(Entries with model source code)
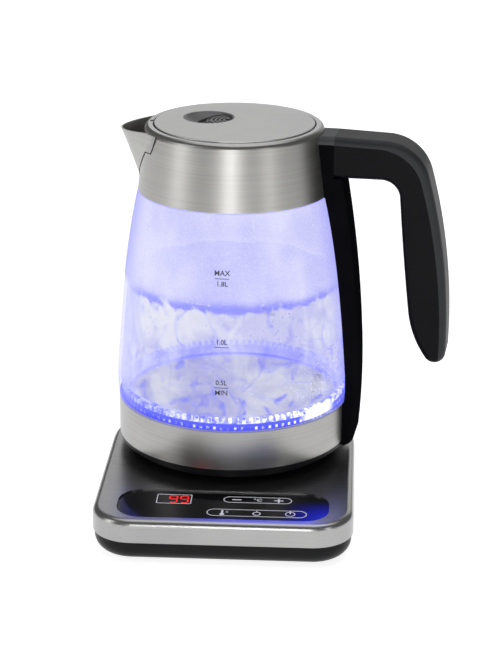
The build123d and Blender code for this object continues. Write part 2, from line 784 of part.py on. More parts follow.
with BuildPart() as lid_dish:
    with BuildSketch(level(dish_bottom)):
        with Locations((dish_x, dish_y)):
            Circle(dish_radius)
    extrude(amount=lid_height - 0.1 - dish_bottom)
    with Locations(level(0)):
        with Locations((dish_x, dish_y, lid_height - 0.1 - bowl_depth + bowl_radius)):
            Sphere(bowl_radius, mode=Mode.SUBTRACT)
    for step in range(pocket_steps + 1):
        moved = -catch_travel * step / pocket_steps
        extrude(pad_plan(fit_gap, moved, pad_bottom - fit_gap), amount=10, mode=Mode.SUBTRACT)
    with BuildSketch(level(dish_bottom)):
        with Locations((dish_x + 5, dish_y)):
            Rectangle(7 + catch_travel, 5.4)
    extrude(amount=5, mode=Mode.SUBTRACT)
save(lid_dish, "lid_dish")

stem_x = dish_x + 5 + catch_travel / 2
with BuildPart() as lid_slider:
    extrude(pad_plan(0, 0, pad_bottom), amount=pad_top - 0.9 - pad_bottom)
    for rib in range(5):
        with BuildSketch(level(pad_top - 0.9)):
            with Locations((dish_x, dish_y)):
                Circle(pad_clear - 0.8)
            with Locations((pad_left + pad_edge_radius, dish_y)):
                Circle(pad_edge_radius - 0.8, mode=Mode.INTERSECT)
            with Locations((dish_x + 13.5, dish_y)):
                Circle(4.3 + 2.7 * rib, mode=Mode.INTERSECT)
                Circle(3.0 + 2.7 * rib, mode=Mode.SUBTRACT)
        extrude(amount=0.9)
    with BuildSketch(level(bolt_top)):
        with Locations((stem_x, dish_y)):
            Rectangle(6, 4.6)
    extrude(amount=pad_bottom - bolt_top)
save(lid_slider, "lid_slider")

bolt_reach = 50.4
spring_start = 24.0
spring_end = 36.0
spring_level = 236.0
with BuildPart() as latch_bolt:
    with BuildSketch(level(bolt_bottom)):
        with Locations(((stem_x - 4 + bolt_reach) / 2, dish_y)):
            Rectangle(bolt_reach - stem_x + 4, bolt_width)
    extrude(amount=bolt_top - bolt_bottom)
    with BuildSketch(level(233.4)):
        with Locations((spring_end + 1, dish_y)):
            Rectangle(2, 6.4)
    extrude(amount=bolt_bottom - 233.4)
save(latch_bolt, "latch_bolt")

with BuildPart() as lid_inner_cover:
    with BuildSketch(level(wall_bottom - 2)):
        Circle(lid_wall_outer)
        with PolarLocations(boss_ring, 3, start_angle=60):
            Circle(1.4, mode=Mode.SUBTRACT)
    extrude(amount=2)
    fillet(lid_inner_cover.faces().sort_by(Axis.Z)[0].outer_wire().edges(), radius=1)
    with BuildSketch(level(wall_bottom)):
        with Locations((spring_start - 1, dish_y)):
            Rectangle(2, 7)
    extrude(amount=bolt_bottom - fit_gap - wall_bottom)
save(lid_inner_cover, "lid_inner_cover")

coil_radius = 2.1
coil_pitch = 2.1
spring_origin = level(0).from_local_coords((spring_start + 0.4, dish_y, spring_level))
with BuildPart() as latch_spring:
    with BuildLine():
        coil = Helix(
            coil_pitch, spring_end - spring_start - 0.8, coil_radius,
            center=spring_origin, direction=heading(jug_turn),
        )
    with BuildSketch(Plane(origin=coil @ 0, z_dir=coil % 0)):
        Circle(0.35)
    sweep()
save(latch_spring, "latch_spring")

with BuildPart() as lid_seal:
    with BuildSketch(upright()):
        with BuildLine():
            Polyline(
                (lid_wall_outer, 232.6), (50.2, 232.6), (52.1, 234.4), (52.1, 235.2), (50.2, 236.6),
                (lid_wall_outer, 236.6), close=True,
            )
        make_face()
    revolve(axis=Axis.Z)
save(lid_seal, "lid_seal")

with BuildPart() as lid_screws:
    with BuildSketch(level(wall_bottom - 3.2)):
        with PolarLocations(boss_ring, 3, start_angle=60):
            Circle(2.6)
    extrude(amount=1.2)
    with BuildSketch(level(wall_bottom - 2)):
        with PolarLocations(boss_ring, 3, start_angle=60):
            Circle(1.4)
    extrude(amount=10)
save(lid_screws, "lid_screws")
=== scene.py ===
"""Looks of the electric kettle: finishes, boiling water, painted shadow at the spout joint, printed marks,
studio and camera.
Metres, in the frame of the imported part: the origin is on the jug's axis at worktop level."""

import json
import math
import random

import bpy
from mathutils import Matrix, Vector


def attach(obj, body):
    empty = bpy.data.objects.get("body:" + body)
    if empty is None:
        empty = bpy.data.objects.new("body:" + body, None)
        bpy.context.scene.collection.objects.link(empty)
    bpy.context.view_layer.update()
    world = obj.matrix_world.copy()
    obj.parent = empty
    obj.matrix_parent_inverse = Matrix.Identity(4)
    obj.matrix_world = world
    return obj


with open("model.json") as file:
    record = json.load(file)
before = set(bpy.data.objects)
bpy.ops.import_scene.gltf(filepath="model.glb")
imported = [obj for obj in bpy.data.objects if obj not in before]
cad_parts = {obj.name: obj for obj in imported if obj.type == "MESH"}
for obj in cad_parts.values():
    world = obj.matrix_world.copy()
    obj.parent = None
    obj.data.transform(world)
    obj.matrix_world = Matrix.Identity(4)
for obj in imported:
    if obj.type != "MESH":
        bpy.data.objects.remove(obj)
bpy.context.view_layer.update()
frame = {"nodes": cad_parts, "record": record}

MM = 0.001
water_level = 148.5 * MM
water_floor = 64.6 * MM
crown_top = 74.4 * MM        # top of the light ring's teeth
crown_bore = 70.8 * MM       # water inside the light ring
wall_film = 0.5 * MM         # gap between the water and the glass
glass_bore = [               # the glass's inner wall: height and radius, mm
    (75, 75.2), (84, 75.0), (92, 74.6), (108, 73.5), (123, 72.1),
    (144, 69.9), (165, 67.4), (185, 64.2), (200, 61.2),
]
window_face = 29.4 * MM      # top of the control window
ink = 0.06 * MM              # thickness of the printed marks
tooth_count = 104
spout_heading = 173          # degrees from +X
flare_heading = -38          # where the light ring is brightest, degrees from +X


# ---------------------------------------------------------------- materials
class Value:
    """A shader socket that takes Python arithmetic: each operator adds a Math node."""

    def __init__(self, finish, socket):
        self.finish = finish
        self.socket = socket

    def math(self, operation, *others):
        inputs = dict(enumerate((self, *others)))
        return self.finish.node("ShaderNodeMath", {"operation": operation}, inputs)

    def __add__(self, other):
        return self.math("ADD", other)

    def __rsub__(self, other):
        return self * -1 + other

    def __mul__(self, other):
        return self.math("MULTIPLY", other)

    __radd__ = __add__
    __rmul__ = __mul__


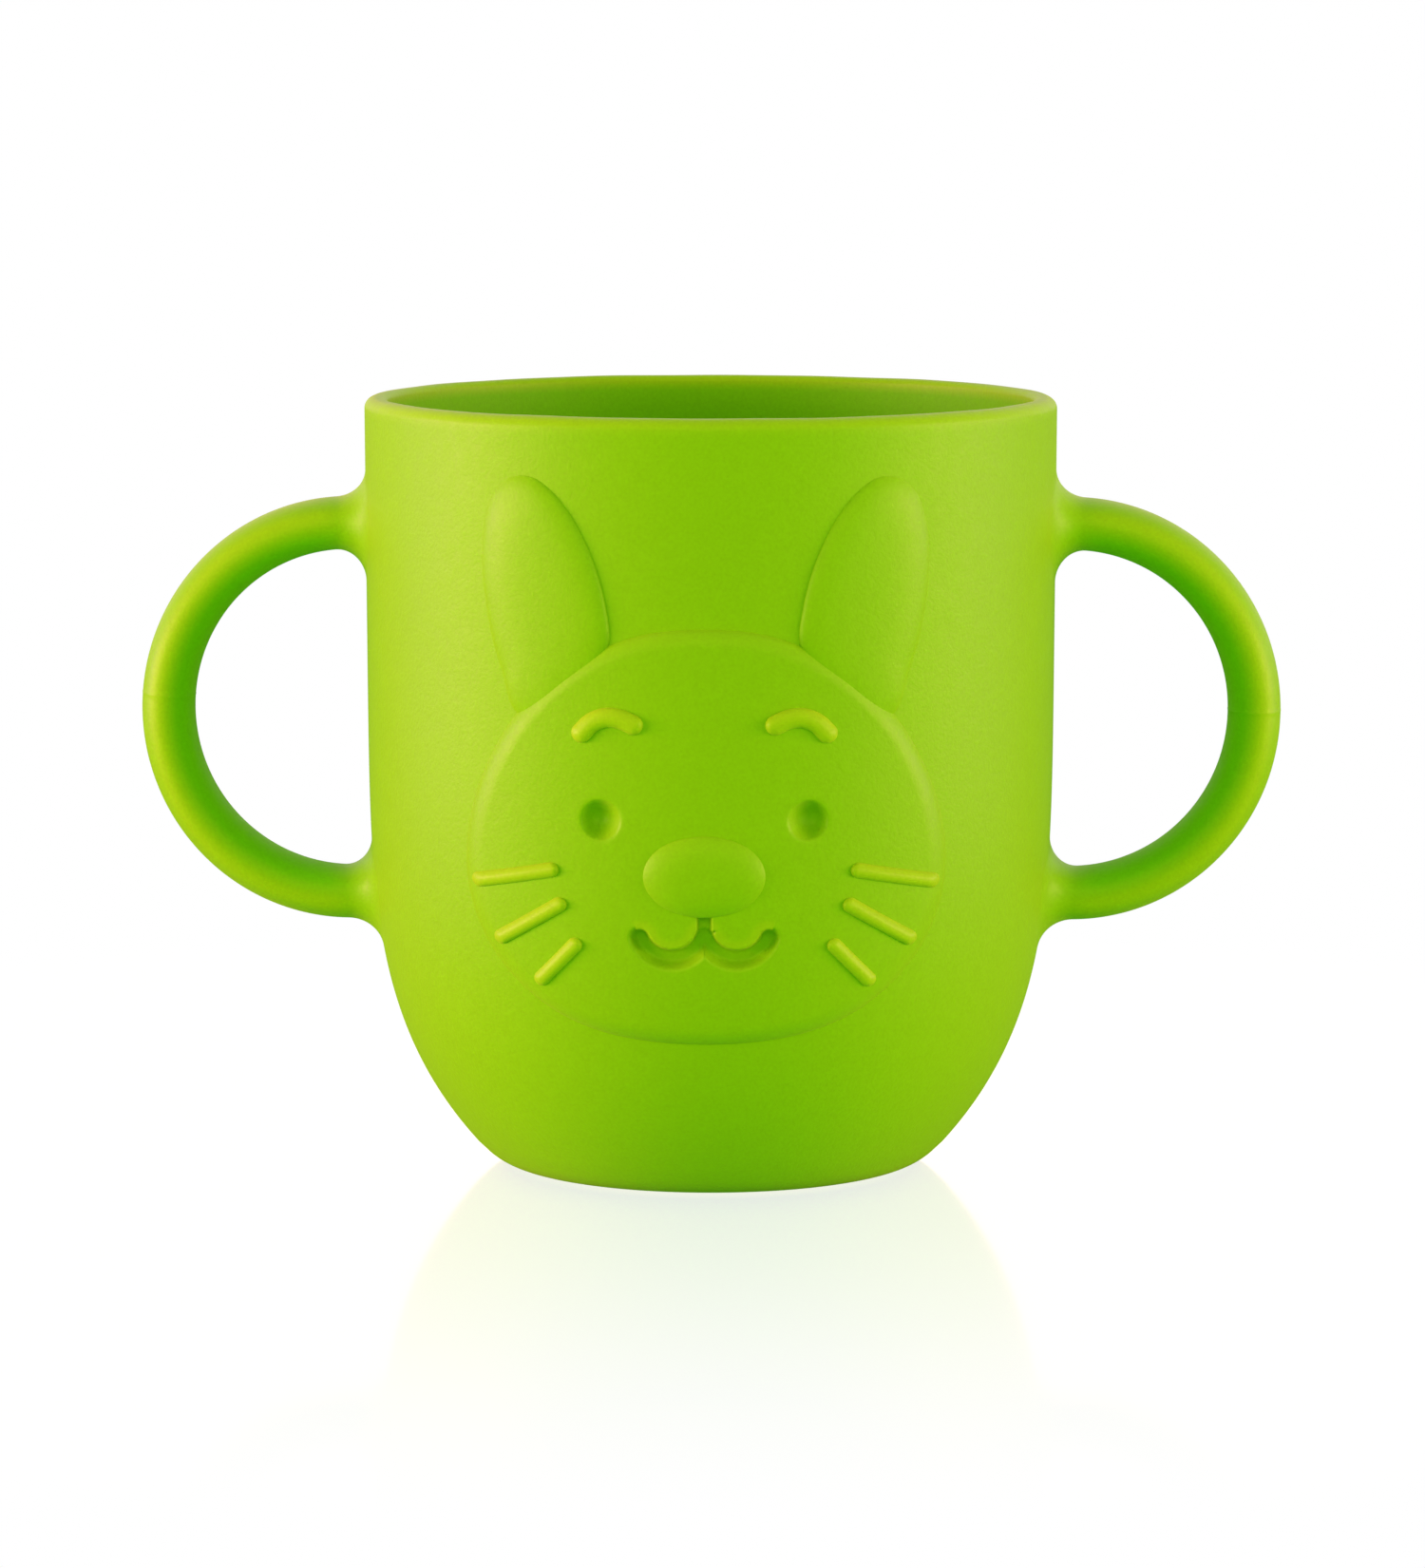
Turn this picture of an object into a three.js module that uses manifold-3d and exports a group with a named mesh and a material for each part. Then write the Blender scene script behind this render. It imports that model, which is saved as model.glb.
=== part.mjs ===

Goal:
Would you quote everything above from the line containing "with BuildSketch(Plane(origin=coil @" down to the line containing "obj.matrix_parent_inverse = Matrix.Identity(4)"? Include both of those lines and nothing else.

Task output:
    with BuildSketch(Plane(origin=coil @ 0, z_dir=coil % 0)):
        Circle(0.35)
    sweep()
save(latch_spring, "latch_spring")

with BuildPart() as lid_seal:
    with BuildSketch(upright()):
        with BuildLine():
            Polyline(
                (lid_wall_outer, 232.6), (50.2, 232.6), (52.1, 234.4), (52.1, 235.2), (50.2, 236.6),
                (lid_wall_outer, 236.6), close=True,
            )
        make_face()
    revolve(axis=Axis.Z)
save(lid_seal, "lid_seal")

with BuildPart() as lid_screws:
    with BuildSketch(level(wall_bottom - 3.2)):
        with PolarLocations(boss_ring, 3, start_angle=60):
            Circle(2.6)
    extrude(amount=1.2)
    with BuildSketch(level(wall_bottom - 2)):
        with PolarLocations(boss_ring, 3, start_angle=60):
            Circle(1.4)
    extrude(amount=10)
save(lid_screws, "lid_screws")
=== scene.py ===
"""Looks of the electric kettle: finishes, boiling water, painted shadow at the spout joint, printed marks,
studio and camera.
Metres, in the frame of the imported part: the origin is on the jug's axis at worktop level."""

import json
import math
import random

import bpy
from mathutils import Matrix, Vector


def attach(obj, body):
    empty = bpy.data.objects.get("body:" + body)
    if empty is None:
        empty = bpy.data.objects.new("body:" + body, None)
        bpy.context.scene.collection.objects.link(empty)
    bpy.context.view_layer.update()
    world = obj.matrix_world.copy()
    obj.parent = empty
    obj.matrix_parent_inverse = Matrix.Identity(4)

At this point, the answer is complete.